::: RECORDS PROVIDED :::
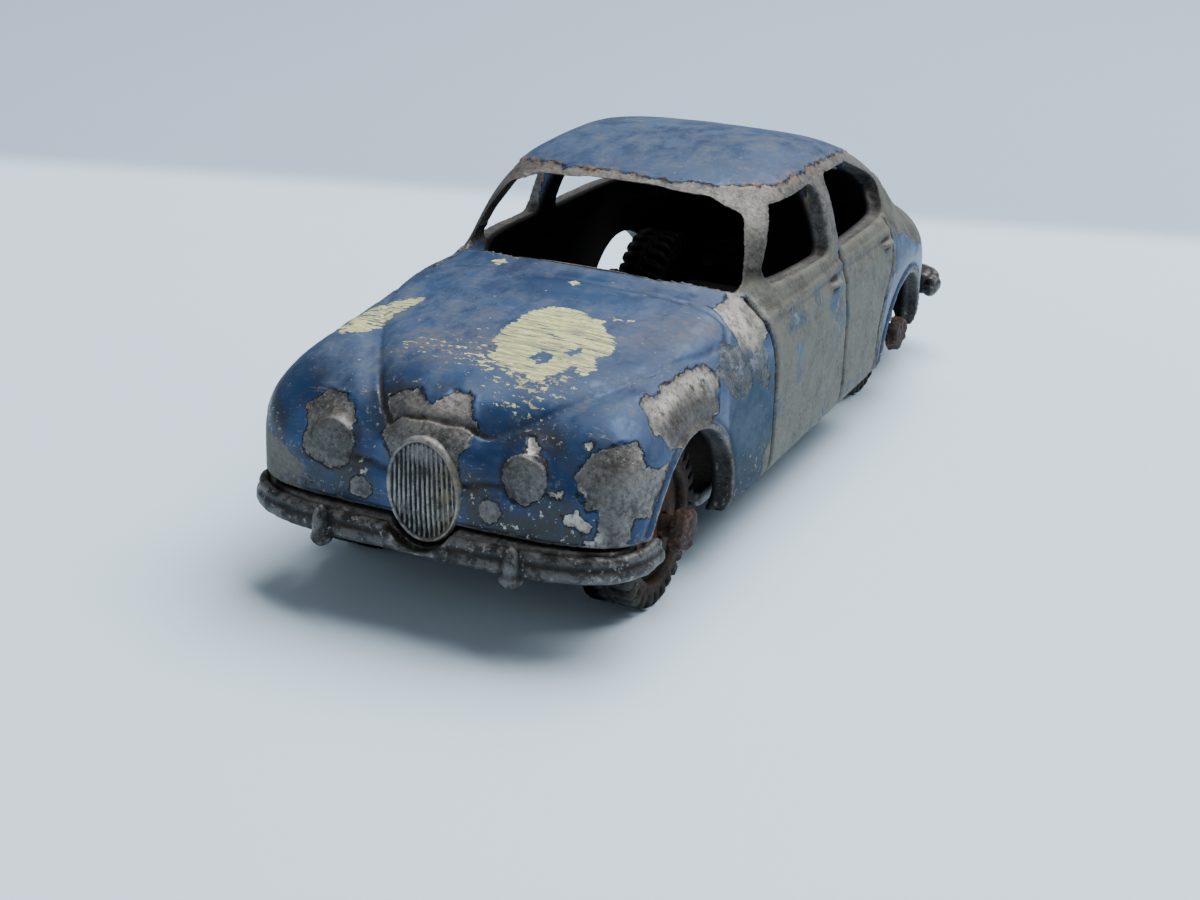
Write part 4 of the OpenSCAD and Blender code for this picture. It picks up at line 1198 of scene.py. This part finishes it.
def make_body():
    """The body casting, with the paint standing proud of the worn metal."""
    g = Grid(*BODY_GRID)
    field, cavity = body_field(g)
    ob = object_from_field("body_shell", g, field)
    points, normals, edges = points_of(ob), normals_of(ob), edges_of(ob)
    inner = eased((0.5 - g.sample(cavity, points)) / 0.3)
    at_posts = (np.abs(points[:, 0]) < 2) & (np.abs(points[:, 1]) < 27)
    rivet = at_posts & (points[:, 2] < 4.4) & (normals[:, 2] < -0.3)
    inner = np.where(rivet, 0, np.maximum(inner, at_posts & (points[:, 2] < 6)))
    values = wear_of(points, normals, edges)
    bare = values["bare"] = np.where(rivet, 0.6, values["bare"])
    dimple = sum(bell(np.hypot(points[:, 0], points[:, 1] - yp), 0.55) for yp, _ in POSTS) * rivet
    lifted = bell(bare + 0.14, 0.13) * clamped(0.5 + rough(points, 1.3, 91))
    flake = -0.07 * eased((bare + 0.06) / 0.14) + 0.035 * lifted
    pits = -0.05 * clamped(rough(points, 0.55, 61) * 2 - 0.5) * eased(bare / 0.2)
    sag = 0.03 * rough(points, 2.2, 71)
    move = (flake * (1 - values["haze"]) + pits + sag - 0.03) * (1 - inner) - 0.25 * dimple
    low, high = points.min(0), points.max(0)
    set_points(ob, np.clip(points + normals * move[:, None], low, high))
    for name, value in values.items():
        set_attribute(ob, name, value)
    set_attribute(ob, "inner", inner)
    ob.data.materials.append(worn_enamel())
    return ob


def make_grille():
    """The grille, with its edges rubbed bright and given a painted highlight, fading towards its top, and
    earth on its left.
    """
    g = Grid(*GRILLE_GRID)
    ob = object_from_field("grille", g, grille_field(g))
    points = weathered(ob, 0.03, 0.5, 103)
    # The bright edges, rubbed metal and painted highlight, are weaker towards the top
    low_rim = 0.45 + 0.55 * eased((9.0 - points[:, 2]) / 2.5)
    marks = ob.data.attributes["sharp"].data
    marks.foreach_set("value", (read(marks, "value", 1)[:, 0] * low_rim).astype(np.float32))
    earth = clamped((points[:, 0] - 0.1) / 1.2) * eased((10.2 - points[:, 2]) / 1.5)
    set_attribute(ob, "earth", earth)
    ob.data.materials.append(grille_metal())
    return ob


def make_bumper(name, bumper, seed):
    """One bumper bar. Its y comes from its end of the car."""
    end, half = bumper[0], bumper[1]
    near, far = end * 24.4, end * 31.0
    g = Grid((-half - 0.2, min(near, far), 3.7), (half + 0.2, max(near, far), 6.4), 0.1)
    ob = object_from_field(name, g, bumper_field(g, bumper))
    weathered(ob, 0.06, 0.8, seed)
    points = points_of(ob)
    points[:, 1] = np.clip(points[:, 1], -MOST_Y, MOST_Y)
    set_points(ob, points)
    set_attribute(ob, "inside_shade", 0 * points[:, 0])
    return ob


def make_floor():
    """The floor, with painted shade on top where it lies inside the body."""
    g = Grid(*FLOOR_GRID)
    ob = object_from_field("floor_plate", g, floor_field(g), 0.01)
    points = weathered(ob, 0.03, 1.6, 131)
    within = eased((9.6 - np.abs(points[:, 0])) / 0.5) * eased((29.2 - np.abs(points[:, 1])) / 0.4)
    set_attribute(ob, "inside_shade", 0.95 * within * eased((points[:, 2] - 3.9) / 0.3))
    return ob


def make_wheel(name, side, track, axle_y, turn, seed):
    """A wheel in its place, with rust on its hub and painted shade towards the middle of the car."""
    g = Grid(*WHEEL_GRID)
    ob = object_from_field(name, g, wheel_field(g))
    points = weathered(ob, 0.05, 0.9, seed)
    r, depth = np.hypot(points[:, 1], points[:, 2]), -points[:, 0]
    set_attribute(ob, "rusty", clamped(1.2 - (r - 1.2) / 2.6) * eased((1.1 - depth) / 0.5))
    # Painted shade on the side towards the middle of the car, over more of each rear wheel
    inward = 0.3 if axle_y > 0 else 1.6
    set_attribute(ob, "inside_shade", eased((depth - inward) / 0.6))
    points[:, 1:] *= (np.clip(r, BORE_R, WHEEL_R - 0.01) / np.maximum(r, 1e-3))[:, None]
    c, s = math.cos(turn), math.sin(turn)
    x, y, z = points.T
    placed = np.stack([side * (x + track / 2), axle_y + c * y - s * z, AXLE_Z + s * y + c * z], -1)
    set_points(ob, placed)
    if side < 0:
        ob.data.flip_normals()
    return ob


def make_axle(name, axle_y, seed):
    """An axle in its place, with lumpy heads."""
    g = Grid(*AXLE_GRID)
    ob = object_from_field(name, g, axle_field(g))
    points, normals = points_of(ob), normals_of(ob)
    on_head = eased((np.abs(points[:, 0]) - 10.0) / 0.2)
    lumps = on_head * (0.24 * rough(points, 0.6, seed) + 0.03)
    lumps = lumps - 0.03 * (1 - on_head) * lattice(points, 0.5, seed)
    points = points + normals * (lumps - 0.05 * on_head)[:, None]
    points[:, 0] = np.clip(points[:, 0], -AXLE_REACH, AXLE_REACH)
    r = np.hypot(points[:, 1], points[:, 2])
    points[:, 1:] *= np.where(on_head < 0.5, np.minimum(1, SHAFT_R / np.maximum(r, 1e-3)), 1)[:, None]
    set_points(ob, points + np.array([0, axle_y, AXLE_Z]))
    return ob


body = make_body()
grille = make_grille()
for piece in (body, grille):
    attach(piece, "shell")
    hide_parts("body_casting")

bumper_zinc, floor_zinc = bare_zinc("bumper_zinc", 0.17), bare_zinc("floor_zinc", 0.5)
floor_plate = make_floor()
floor_plate.data.materials.append(floor_zinc)
front_bumper = make_bumper("front_bumper", FRONT_BUMPER, 111)
rear_bumper = make_bumper("rear_bumper", REAR_BUMPER, 121)
for piece in (front_bumper, rear_bumper):
    piece.data.materials.append(bumper_zinc)
for piece in (floor_plate, front_bumper, rear_bumper):
    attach(piece, "shell")
    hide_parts("baseplate")

plastic, rust = wheel_plastic(), rusted_steel()
for end, track, axle_y in (("front", FRONT_TRACK, FRONT_AXLE_Y), ("rear", REAR_TRACK, REAR_AXLE_Y)):
    axle = make_axle(f"{end}_axle_rod", axle_y, 201 if end == "front" else 211)
    axle.data.materials.append(rust)
    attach(axle, f"{end}_axle")
    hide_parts(f"{end}_axle")
    for side, hand in ((1, "left"), (-1, "right")):
        seed = 300 + 10 * (end == "rear") + (side > 0)
        wheel = make_wheel(f"{end}_{hand}_tyre", side, track, axle_y, 0.13 * seed, seed)
        wheel.data.materials.append(plastic)
        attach(wheel, f"{end}_{hand}_wheel")
        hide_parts(f"{end}_{hand}_wheel")


# ---- Floor, light and camera ----
FLOOR_TINTS = ((0.65, 0.81, 0.96), (0.68, 0.84, 0.98), (0.31, 0.42, 0.56))
BACKWARD = (-0.29, 0.957, 0.0)
FLOOR_SIZE, LIGHT_TARGET = 1.6, Vector((0, 0, 0.01))


def make_stage():
    """A pale floor that darkens behind the car."""
    bpy.ops.mesh.primitive_plane_add(size=FLOOR_SIZE, location=(0, 0, 0))
    floor = bpy.context.object
    floor.name = "studio_floor"
    m = Paint("studio_floor")
    cloud = m.noise(0.012, 4.0, 0.55)
    colour = m.mix(m.step(cloud, 0.3, 0.7), FLOOR_TINTS[0], FLOOR_TINTS[1])
    behind = m.node("ShaderNodeVectorMath", {0: m.mm, 1: BACKWARD}, out=1, operation="DOT_PRODUCT")
    shade = m.larger(m.step(behind, 56.0, 64.0, 0.0, 0.8), m.step(behind, 90.0, 300.0))
    colour = m.mix(shade, colour, FLOOR_TINTS[2])
    m.finish(colour, 0.6, 0.0, m.bump(m.noise(0.35, 4.0, 0.6), 0.08, 0.4))
    floor.data.materials.append(m.material)


def area_light(name, place, size, energy, colour=(1.0, 1.0, 1.0)):
    data = bpy.data.lights.new(name, "AREA")
    data.shape = "RECTANGLE"
    data.size, data.size_y = size
    data.energy, data.color = energy, colour
    ob = bpy.data.objects.new(name, data)
    ob.location = place
    ob.rotation_euler = (LIGHT_TARGET - Vector(place)).to_track_quat("-Z", "Y").to_euler()
    bpy.context.scene.collection.objects.link(ob)


def make_light():
    world = bpy.data.worlds.new("studio")
    bpy.context.scene.world = world
    world.use_nodes = True
    sky = world.node_tree.nodes["Background"]
    sky.inputs["Color"].default_value = (0.86, 0.92, 1.0, 1.0)
    sky.inputs["Strength"].default_value = 0.17
    area_light("overhead", (0.10, 0.16, 0.42), (0.5, 0.4), 5.3)
    area_light("front_fill", (-0.3, -0.45, 0.25), (0.4, 0.3), 0.5, (0.93, 0.96, 1.0))


CAMERA_AZIMUTH, CAMERA_ELEVATION, CAMERA_ROLL = 24.0, 21.47, 2.03
CAMERA_PLACE = (44.91, -109.20, 45.90)
CAMERA_LENS, SENSOR_WIDTH, CLIP_START = 60.41, 36.0, 0.005


def make_camera():
    """The photograph's view: the camera leans to one side by its roll."""
    a, e, roll = (math.radians(v) for v in (CAMERA_AZIMUTH, CAMERA_ELEVATION, CAMERA_ROLL))
    back = Vector((math.sin(a) * math.cos(e), -math.cos(a) * math.cos(e), math.sin(e)))
    flat = Vector((0, 0, 1)).cross(back).normalized()
    tall = back.cross(flat)
    c, s = math.cos(roll), math.sin(roll)
    right, upward = c * flat + s * tall, -s * flat + c * tall
    data = bpy.data.cameras.new("camera")
    data.lens, data.sensor_width, data.clip_start = CAMERA_LENS, SENSOR_WIDTH, CLIP_START
    ob = bpy.data.objects.new("camera", data)
    place = Matrix([right, upward, back]).transposed().to_4x4()
    place.translation = Vector(CAMERA_PLACE) * MM
    ob.matrix_world = place
    bpy.context.scene.collection.objects.link(ob)
    bpy.context.scene.camera = ob


make_stage()
make_light()
make_camera()
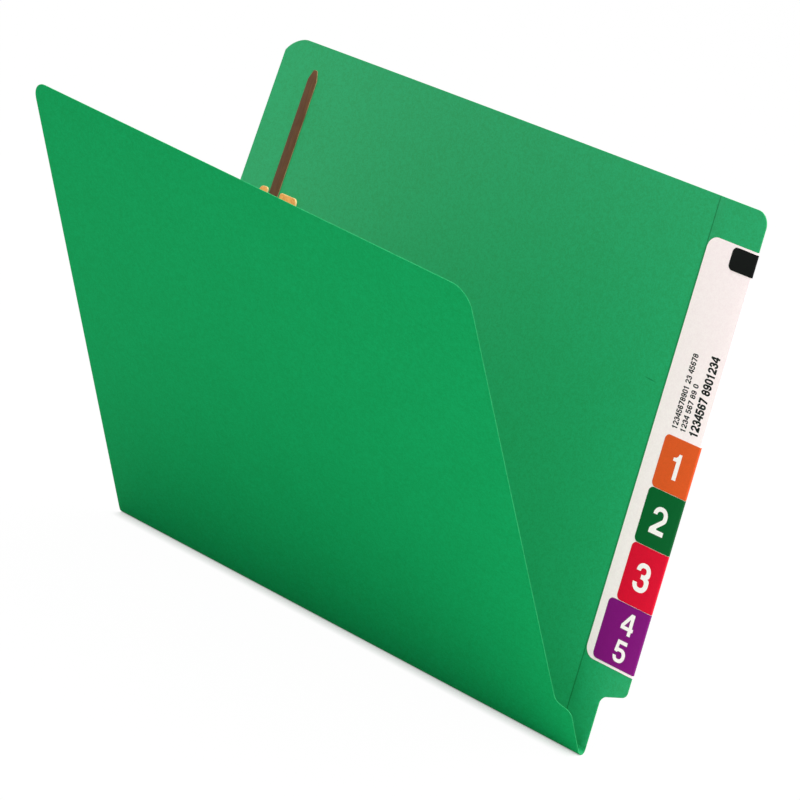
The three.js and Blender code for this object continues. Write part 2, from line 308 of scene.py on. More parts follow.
def paper_finish(
    name, dark, light, roughness, gloss=0.2, cloud=0.08, mottle=0.32, fibre=0.6, bump=0.25
):
    """A dyed paper: clouds, mottle and fibres between a darker and a lighter colour."""
    material, nodes, links, shader = new_finish(name)
    place = nodes.new("ShaderNodeTexCoord")
    clouds = noise_on(nodes, links, place, CLOUDS_PER_METRE, SOFT_NOISE).outputs["Fac"]
    mottles = noise_on(nodes, links, place, MOTTLES_PER_METRE, SOFT_NOISE).outputs["Fac"]
    fibres = noise_on(nodes, links, place, FIBRES_PER_METRE, CRISP_NOISE).outputs["Fac"]
    blend = weighted_sum(nodes, links, [(clouds, cloud), (mottles, mottle), (fibres, fibre)])
    colour_between(nodes, links, blend, GRAIN_ENDS, (dark, light), shader)
    relief = weighted_sum(nodes, links, [(mottles, 0.5), (fibres, 0.5)])
    dent_surface(nodes, links, relief, bump, GRAIN_DEPTH, shader)
    shader.inputs["Roughness"].default_value = roughness
    shader.inputs["Specular IOR Level"].default_value = gloss
    return material


# One card in two copies: the inside painted lighter as painted sheen, the outside painted darker as
# painted shade.
painted_lit_inside_card = paper_finish(
    "inside_card_painted_lit", screen_colour(8, 148, 84), screen_colour(17, 161, 101), 0.6, gloss=0.5
)
painted_shade_outside_card = paper_finish(
    "outside_card_painted_shade", screen_colour(0, 142, 74), screen_colour(3, 154, 86), 0.85, gloss=0.07
)
card_edge = paper_finish(
    "card_edge", screen_colour(26, 150, 86), screen_colour(52, 172, 106), 0.9
)
print("card finishes:", painted_lit_inside_card.name, painted_shade_outside_card.name, card_edge.name)

# %% [markdown]
# ## Where a point of a cover is
# Each cover leans away from upright and, because the card springs, twists a little along the
# fold. A point is given by x along the fold, up the cover from its crease, and off the card's
# middle towards the inside. Below FOLD_TOP the card leaves its straight line and curves round
# under the folder, where the two covers meet on the table. That curve is one cubic piece,
# which starts level on the table and ends in line with the cover at that x. Modifiers could
# bend a flat sheet as well, but one formula gives the cover and all that is stuck to it the
# same place, to a hundredth of a millimetre.

# %% Covers' places
HALF_BODY = 149.225
TAB_EDGE = 161.925
CARD = 0.28
HINGE_Y = 1.54
HINGE_Z = 0.14
FOLD_TOP = 3.0
FOLD_FOOT = -1.2
BACK = {"side": 1, "lean": 13.1, "spring": -3.0}
FRONT = {"side": -1, "lean": 23.4, "spring": 2.1}


def on_cover(cover, x, up, off):
    """A point of a cover, in metres."""
    lean = math.radians(cover["lean"] + cover["spring"] * x / HALF_BODY)
    sine, cosine = math.sin(lean), math.cos(lean)
    if up >= FOLD_TOP:
        outwards = HINGE_Y + up * sine - off * cosine
        height = HINGE_Z + up * cosine + off * sine
        return Vector((x, cover["side"] * outwards, height)) * MM
    run = FOLD_TOP - FOLD_FOOT
    share = (up - FOLD_FOOT) / run
    start = Vector((0.0, HINGE_Z))
    end = Vector((HINGE_Y + FOLD_TOP * sine, HINGE_Z + FOLD_TOP * cosine))
    leave = Vector((run, 0.0))
    arrive = Vector((run * sine, run * cosine))
    middle = (
        start * (2 * share**3 - 3 * share**2 + 1)
        + leave * (share**3 - 2 * share**2 + share)
        + end * (3 * share**2 - 2 * share**3)
        + arrive * (share**3 - share**2)
    )
    along = (
        start * (6 * share**2 - 6 * share)
        + leave * (3 * share**2 - 4 * share + 1)
        + end * (6 * share - 6 * share**2)
        + arrive * (3 * share**2 - 2 * share)
    ).normalized()
    outwards = middle.x - off * along.y
    height = middle.y + off * along.x
    return Vector((x, cover["side"] * outwards, height)) * MM


print("back cover's crease starts at", [round(c, 5) for c in on_cover(BACK, 0, FOLD_TOP, 0)])

# %% [markdown]
# ## Cutting a sheet
# Every flat piece starts as the real one does, from an outline: a few corner points make one
# face, a vertex bevel rounds each corner, and an extrusion gives the sheet its thickness. A
# curve could be filled and extruded too, but then each round corner has to be drawn as an arc.

# %% Outline helpers
CORNER_SEGMENTS = 10


def rounded_face(plate, corners, level, segments):
    """Adds a flat face whose corners are given as (x, up, radius), and returns it."""
    others = set(plate.faces)
    points = [plate.verts.new((x, up, level)) for x, up, _ in corners]
    plate.faces.new(points)
    for index, (x, up, radius) in enumerate(corners):
        if radius == 0:
            continue
        before = Vector(corners[index - 1][:2]) - Vector((x, up))
        after = Vector(corners[(index + 1) % len(corners)][:2]) - Vector((x, up))
        run = radius / math.tan(before.angle(after) / 2)
        bmesh.ops.bevel(
            plate, geom=[points[index]], offset=run, offset_type="OFFSET", segments=segments,
            profile=0.5, affect="VERTICES", material=-1,
        )
    return (set(plate.faces) - others).pop()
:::
Report each line of the material above where the word "attach" appears.

* **ANSWER**:
    attach(piece, "shell")
    attach(piece, "shell")
    attach(axle, f"{end}_axle")
        attach(wheel, f"{end}_{hand}_wheel")